The program focuses on the interaction of nation-states (international relations) and also gives major attention to the private sector which national governments have less ability to control (trans-national relations).
AGS students study major theories of international relations, macroeconomics and microeconomics, rules of international law, and the practices of diplomacy, along with other core subjects such as: international organisations, global communication, international development…
Elective topics include geopolitics, global conflict, area studies (Middle-East, Africa, Latin America, etc.), gender and environmental issues.
Classes are taught in English.
International relations studies lead to careers in government civil service, politics, international business, international organisations, journalism, research and education.

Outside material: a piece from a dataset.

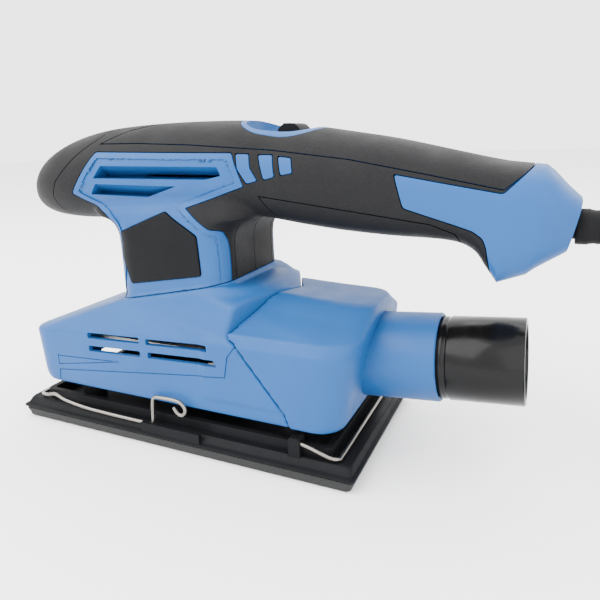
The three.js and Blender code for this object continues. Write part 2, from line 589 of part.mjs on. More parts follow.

The American Graduate School of International Relations was established by John Lee, an American born in Minnesota and long-time resident in France as a university professor of international relations. Together with a former US diplomat and another professor, he decided to found a school addressing the new needs of graduate students who would study international relations in the era after the dismantling of the Berlin Wall and the dissolution of the Soviet Union.
AGS conducts cooperative programs with two French universities: the Université de Paris Sud XI, and the Law School of the Université de Cergy-Pontoise, France, whereby students may earn an American M.A. and a European Master's degree or LL.M. in two or three years.
The faculty of the American Graduate School of International Relations and Diplomacy are international. Its members come from the United States and other countries such as India, Venezuela, Great-Britain, Germany, Italy, Austria, Switzerland, Iran, Lebanon and Israel.
40 to 50 nationalities are represented in the student body and alumni of AGSIRD.